Example script uses 5 nodes

  • Line 2: Specify total MPI tasks to be started by batch
  • Line 3: Specify total nodes equal to tasks/2 (so 2 tasks/node)
  • Line 5: Set number of threads for each process
  • Line 6: PAMPering at process level; easiest to invoke a script to manage affinity
    • consider it as not strictly necessary, as many MPI launchers will PAMPer by default
    • TACC's task_affinity script pins tasks to sockets, ensures local memory allocation
    • if task_affinity isn't quite right for your application, use it as a starting point

... 
#SBATCH -n 10 
#SBATCH -N 5 
... 
export OMP_NUM_THREADS=24 
ibrun task_affinity ./a.out

... 
#SBATCH -n 10 
#SBATCH -N 5 
... 
setenv OMP_NUM_THREADS 24 
ibrun task_affinity ./a.out
What does task_affinity do?

It tries to make judicious use of the available NUMA nodes by having processes allocate memory on the most local NUMA node.
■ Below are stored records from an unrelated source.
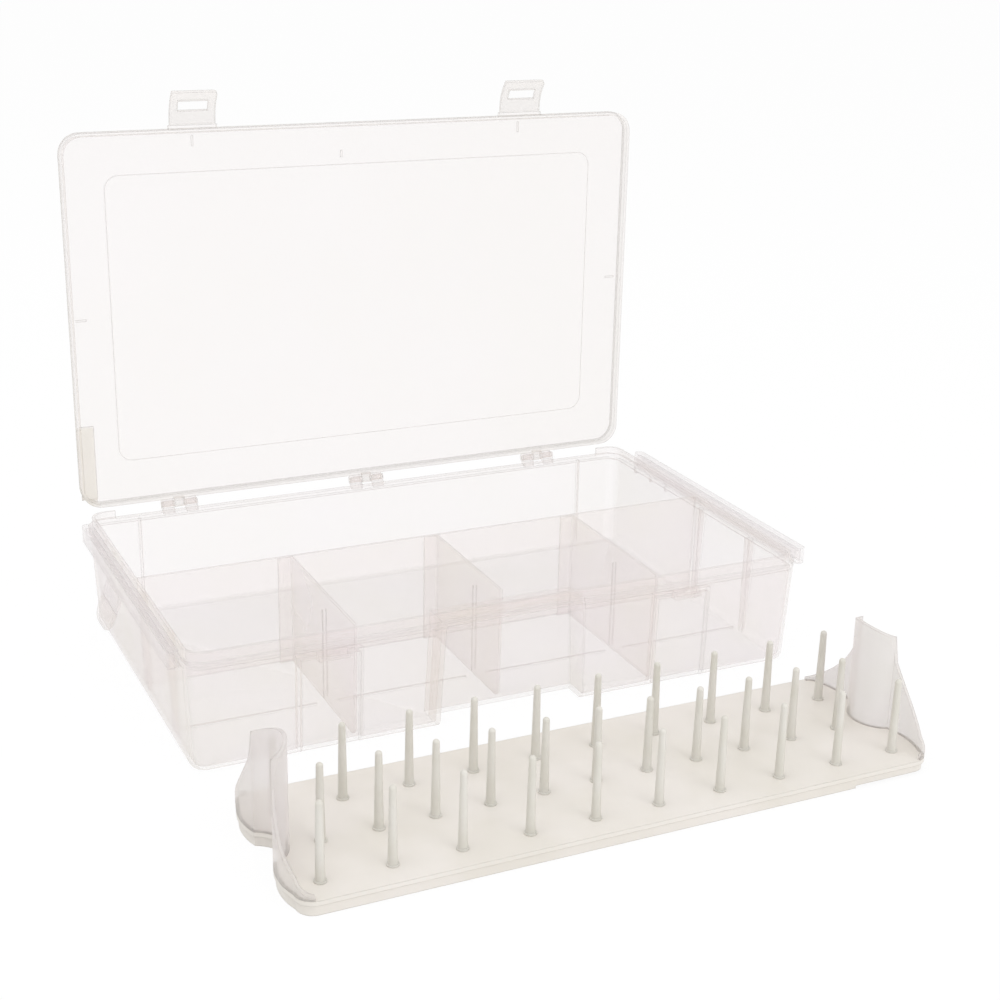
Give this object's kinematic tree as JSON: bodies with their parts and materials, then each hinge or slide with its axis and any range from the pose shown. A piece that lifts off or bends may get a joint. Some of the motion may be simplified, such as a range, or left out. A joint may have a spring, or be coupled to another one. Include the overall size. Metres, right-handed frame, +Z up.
{
  "type": "embroidery thread box",
  "caption": "Translucent hinged storage box with latches, loose dividers and a lift-out tray of pegs that hold thread spools.",
  "frame": {"origin": "middle of the tub's underside, on the table", "axes": "+X along the length, +Y from the front towards the hinges, +Z up"},
  "size_m": [0.3709, 0.3576, 0.3014],
  "materials": {
    "tub_pp": "satin moulded polypropylene",
    "rail_pp": "fine spark-textured polypropylene",
    "divider_pp": "satin moulded polypropylene",
    "lid_pp": "polished translucent polypropylene",
    "latch_pp": "satin moulded polypropylene",
    "tray_pp": "satin natural polypropylene",
    "peg_pp": "satin natural polypropylene",
    "tray_end_pp": "satin natural polypropylene"
  },
  "bodies": {
    "tub": {"tub": "tub_pp", "side_rail_left": "rail_pp", "side_rail_right": "rail_pp", "side_tab_bracket": "rail_pp", "hinge_hooks_left": "tub_pp", "hinge_hooks_middle": "tub_pp", "hinge_hooks_right": "tub_pp", "latch_catch_left": "tub_pp", "latch_catch_right": "tub_pp"},
    "side_tab": {"side_tab": "tub_pp"},
    "long_divider": {"long_divider": "divider_pp"},
    "cross_divider_left": {"cross_divider_left": "divider_pp"},
    "cross_divider_middle": {"cross_divider_middle": "divider_pp"},
    "cross_divider_right": {"cross_divider_right": "divider_pp"},
    "lid": {"lid": "lid_pp", "hinge_pin_left": "lid_pp", "hinge_pin_middle": "lid_pp", "hinge_pin_right": "lid_pp"},
    "latch_left": {"latch_left": "latch_pp"},
    "latch_right": {"latch_right": "latch_pp"},
    "tray": {"tray_plate": "tray_pp", "peg_row_back": "peg_pp", "peg_row_middle": "peg_pp", "peg_row_front": "peg_pp", "tray_end_left": "tray_end_pp", "tray_end_right": "tray_end_pp"}
  },
  "joints": [
    {"name": "lid_hinge", "type": "hinge", "parent": "tub", "child": "lid", "pos_m": [0, 0.1106, 0.0622], "axis": [1, 0, 0], "range_deg": [0, 90]},
    {"name": "latch_left_hinge", "type": "hinge", "parent": "lid", "child": "latch_left", "pos_m": [-0.1006, 0.1124, 0.283], "axis": [1, 0, 0], "range_deg": [-25, 86]},
    {"name": "latch_right_hinge", "type": "hinge", "parent": "lid", "child": "latch_right", "pos_m": [0.1006, 0.1124, 0.283], "axis": [1, 0, 0], "range_deg": [-25, 86]},
    {"name": "side_tab_hinge", "type": "hinge", "parent": "tub", "child": "side_tab", "pos_m": [-0.18445, 0.008, 0.0477], "axis": [0, 1, 0], "range_deg": [-23, 60]},
    {"name": "long_divider_lift", "type": "slide", "parent": "tub", "child": "long_divider", "axis": [0, 0, 1], "range_m": [0, 0.07]},
    {"name": "cross_divider_left_lift", "type": "slide", "parent": "tub", "child": "cross_divider_left", "axis": [0, 0, 1], "range_m": [0, 0.07]},
    {"name": "cross_divider_middle_lift", "type": "slide", "parent": "tub", "child": "cross_divider_middle", "axis": [0, 0, 1], "range_m": [0, 0.07]},
    {"name": "cross_divider_right_lift", "type": "slide", "parent": "tub", "child": "cross_divider_right", "axis": [0, 0, 1], "range_m": [0, 0.07]},
    {"name": "tray_lift", "type": "slide", "parent": "tub", "child": "tray", "axis": [0, 0, 1], "range_m": [0, 0.08]}
  ]
}
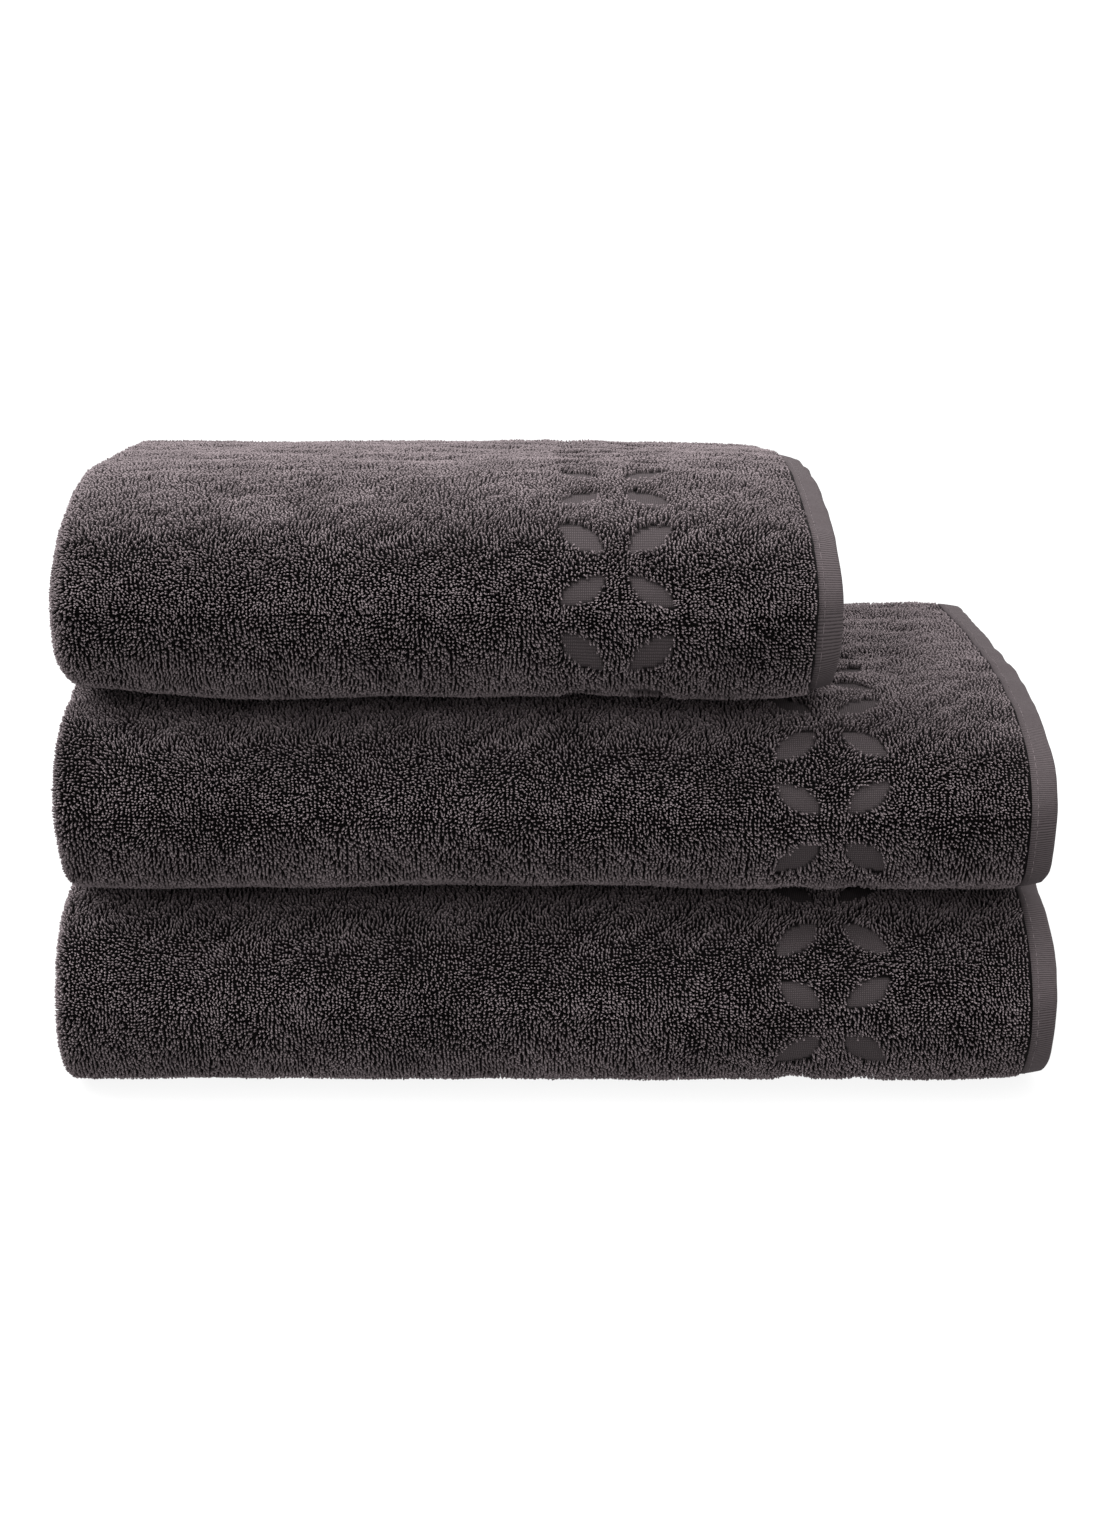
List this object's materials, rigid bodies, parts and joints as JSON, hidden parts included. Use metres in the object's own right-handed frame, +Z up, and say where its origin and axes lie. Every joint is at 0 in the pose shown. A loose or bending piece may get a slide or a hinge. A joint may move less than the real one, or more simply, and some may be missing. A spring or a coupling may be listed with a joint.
{
  "type": "bath towel set",
  "caption": "Folded terry bath towels stacked with a smaller hand towel on top, each hemmed all round, with the upper towels free to lift off.",
  "frame": {"origin": "middle of the stack's footprint, on the surface it stands on", "axes": "+X to the right, towards the towels' hemmed ends, +Y to the back, towards their open edges, +Z up; the round folded noses face -Y"},
  "size_m": [0.3498, 0.2574, 0.2176],
  "materials": {
    "terry_cotton": "looped cotton terry pile, charcoal with a warm purple tint, matt, with pile-free woven leaf shapes in a border",
    "hem_cotton": "flat ribbed cotton weave turned over and stitched, charcoal, matt"
  },
  "bodies": {
    "bottom_towel": {"bottom_towel_terry_cloth": "terry_cotton", "bottom_towel_outer_end_hem": "hem_cotton", "bottom_towel_inner_end_hem": "hem_cotton", "bottom_towel_upper_side_hem": "hem_cotton", "bottom_towel_tucked_side_hem": "hem_cotton"},
    "middle_towel": {"middle_towel_terry_cloth": "terry_cotton", "middle_towel_outer_end_hem": "hem_cotton", "middle_towel_inner_end_hem": "hem_cotton", "middle_towel_upper_side_hem": "hem_cotton", "middle_towel_tucked_side_hem": "hem_cotton"},
    "top_towel": {"top_towel_terry_cloth": "terry_cotton", "top_towel_outer_end_hem": "hem_cotton", "top_towel_inner_end_hem": "hem_cotton", "top_towel_upper_side_hem": "hem_cotton", "top_towel_lower_side_hem": "hem_cotton"}
  },
  "joints": [
    {"name": "middle_towel_lift", "type": "slide", "parent": "bottom_towel", "child": "middle_towel", "axis": [0, 0, 1], "range_m": [0, 0.12]},
    {"name": "top_towel_lift", "type": "slide", "parent": "middle_towel", "child": "top_towel", "axis": [0, 0, 1], "range_m": [0, 0.12]}
  ]
}
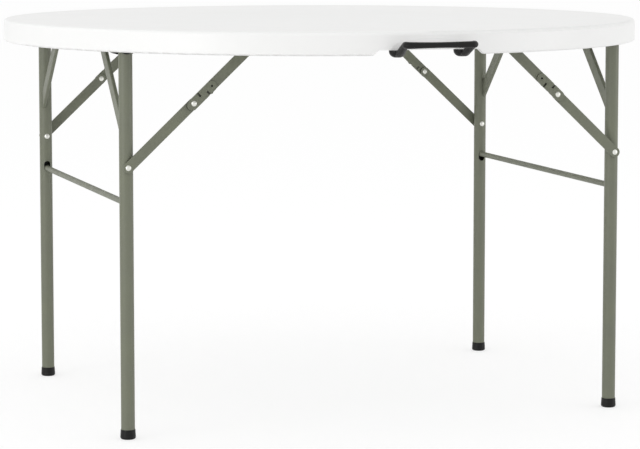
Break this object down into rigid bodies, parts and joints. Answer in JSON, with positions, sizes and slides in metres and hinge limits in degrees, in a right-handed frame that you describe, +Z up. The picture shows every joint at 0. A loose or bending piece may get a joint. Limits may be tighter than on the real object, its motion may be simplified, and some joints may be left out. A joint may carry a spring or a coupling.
{
  "type": "round folding table",
  "caption": "Round folding table: moulded plastic top with a carry handle, on two tubular steel leg frames that fold flat under it on locking braces.",
  "frame": {"origin": "on the floor under the middle of the round top", "axes": "+Z up; -Y is the front, where the carry handle is; +X to the right, along the line between the two leg frames"},
  "size_m": [1.2199, 1.2783, 0.737],
  "materials": {
    "white_plastic": "fine-grained moulded polyethylene",
    "black_plastic": "satin moulded plastic",
    "painted_steel": "grey-green powder coat",
    "zinc_steel": "bright zinc"
  },
  "bodies": {
    "top": {"tabletop": "white_plastic", "underside_panel": "white_plastic", "front_rail": "painted_steel", "back_rail": "painted_steel", "rail_screws": "zinc_steel", "bracket_screws": "zinc_steel", "rail_rivets": "zinc_steel", "handle": "black_plastic", "handle_screws": "zinc_steel", "left_front_bracket": "black_plastic", "left_back_bracket": "black_plastic", "right_front_bracket": "black_plastic", "right_back_bracket": "black_plastic"},
    "left_leg_frame": {"left_cross_tube": "painted_steel", "left_cross_tube_plugs": "black_plastic", "left_crossbar": "painted_steel", "left_leg_rivets": "zinc_steel", "left_front_leg": "painted_steel", "left_front_foot_cap": "black_plastic", "left_front_gusset": "painted_steel", "left_back_leg": "painted_steel", "left_back_foot_cap": "black_plastic", "left_back_gusset": "painted_steel"},
    "left_front_lower_brace": {"left_front_lower_link": "painted_steel", "left_front_middle_pin": "zinc_steel"},
    "left_front_upper_brace": {"left_front_upper_link": "painted_steel", "left_front_lock_plate": "painted_steel", "left_front_middle_rivet": "zinc_steel"},
    "left_back_lower_brace": {"left_back_lower_link": "painted_steel", "left_back_middle_pin": "zinc_steel"},
    "left_back_upper_brace": {"left_back_upper_link": "painted_steel", "left_back_lock_plate": "painted_steel", "left_back_middle_rivet": "zinc_steel"},
    "right_leg_frame": {"right_cross_tube": "painted_steel", "right_cross_tube_plugs": "black_plastic", "right_crossbar": "painted_steel", "right_leg_rivets": "zinc_steel", "right_front_leg": "painted_steel", "right_front_foot_cap": "black_plastic", "right_front_gusset": "painted_steel", "right_back_leg": "painted_steel", "right_back_foot_cap": "black_plastic", "right_back_gusset": "painted_steel"},
    "right_front_lower_brace": {"right_front_lower_link": "painted_steel", "right_front_middle_pin": "zinc_steel"},
    "right_front_upper_brace": {"right_front_upper_link": "painted_steel", "right_front_lock_plate": "painted_steel", "right_front_middle_rivet": "zinc_steel"},
    "right_back_lower_brace": {"right_back_lower_link": "painted_steel", "right_back_middle_pin": "zinc_steel"},
    "right_back_upper_brace": {"right_back_upper_link": "painted_steel", "right_back_lock_plate": "painted_steel", "right_back_middle_rivet": "zinc_steel"}
  },
  "joints": [
    {"name": "left_fold", "type": "hinge", "parent": "top", "child": "left_leg_frame", "pos_m": [-0.472, 0, 0.704], "axis": [0, -1, 0], "range_deg": [0, 90]},
    {"name": "left_front_lower_link_turn", "type": "hinge", "parent": "left_leg_frame", "child": "left_front_lower_brace", "pos_m": [-0.472, -0.34725, 0.49], "axis": [0, 1, 0], "range_deg": [0, 133.07]},
    {"name": "left_front_upper_link_turn", "type": "hinge", "parent": "top", "child": "left_front_upper_brace", "pos_m": [-0.243, -0.35005, 0.704], "axis": [0, -1, 0], "range_deg": [0, 136.95]},
    {"name": "left_back_lower_link_turn", "type": "hinge", "parent": "left_leg_frame", "child": "left_back_lower_brace", "pos_m": [-0.472, 0.34725, 0.49], "axis": [0, 1, 0], "range_deg": [0, 133.07]},
    {"name": "left_back_upper_link_turn", "type": "hinge", "parent": "top", "child": "left_back_upper_brace", "pos_m": [-0.243, 0.35005, 0.704], "axis": [0, -1, 0], "range_deg": [0, 136.95]},
    {"name": "right_fold", "type": "hinge", "parent": "top", "child": "right_leg_frame", "pos_m": [0.472, 0, 0.704], "axis": [0, 1, 0], "range_deg": [0, 83]},
    {"name": "right_front_lower_link_turn", "type": "hinge", "parent": "right_leg_frame", "child": "right_front_lower_brace", "pos_m": [0.472, -0.34725, 0.49], "axis": [0, -1, 0], "range_deg": [0, 124.68]},
    {"name": "right_front_upper_link_turn", "type": "hinge", "parent": "top", "child": "right_front_upper_brace", "pos_m": [0.243, -0.35005, 0.704], "axis": [0, 1, 0], "range_deg": [0, 128.44]},
    {"name": "right_back_lower_link_turn", "type": "hinge", "parent": "right_leg_frame", "child": "right_back_lower_brace", "pos_m": [0.472, 0.34725, 0.49], "axis": [0, -1, 0], "range_deg": [0, 124.68]},
    {"name": "right_back_upper_link_turn", "type": "hinge", "parent": "top", "child": "right_back_upper_brace", "pos_m": [0.243, 0.35005, 0.704], "axis": [0, 1, 0], "range_deg": [0, 128.44]}
  ],
  "couplings": [
    {"joint": "left_front_lower_link_turn", "follows": "left_fold", "ratio": 1.4785},
    {"joint": "left_front_upper_link_turn", "follows": "left_fold", "ratio": 1.5215},
    {"joint": "left_back_lower_link_turn", "follows": "left_fold", "ratio": 1.4785},
    {"joint": "left_back_upper_link_turn", "follows": "left_fold", "ratio": 1.5215},
    {"joint": "right_front_lower_link_turn", "follows": "right_fold", "ratio": 1.502},
    {"joint": "right_front_upper_link_turn", "follows": "right_fold", "ratio": 1.5473},
    {"joint": "right_back_lower_link_turn", "follows": "right_fold", "ratio": 1.502},
    {"joint": "right_back_upper_link_turn", "follows": "right_fold", "ratio": 1.5473}
  ]
}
If you want to see how task_affinity works, you can inspect it by running cat `which task_affinity` on a login node , or perhaps in the script for a batch job, or in an interactive session (idev -p <queue_name> with the appropriate queue specified).

It works similarly to the following script, which extracts local MPI rank and size, sets the numactl options per process, etc.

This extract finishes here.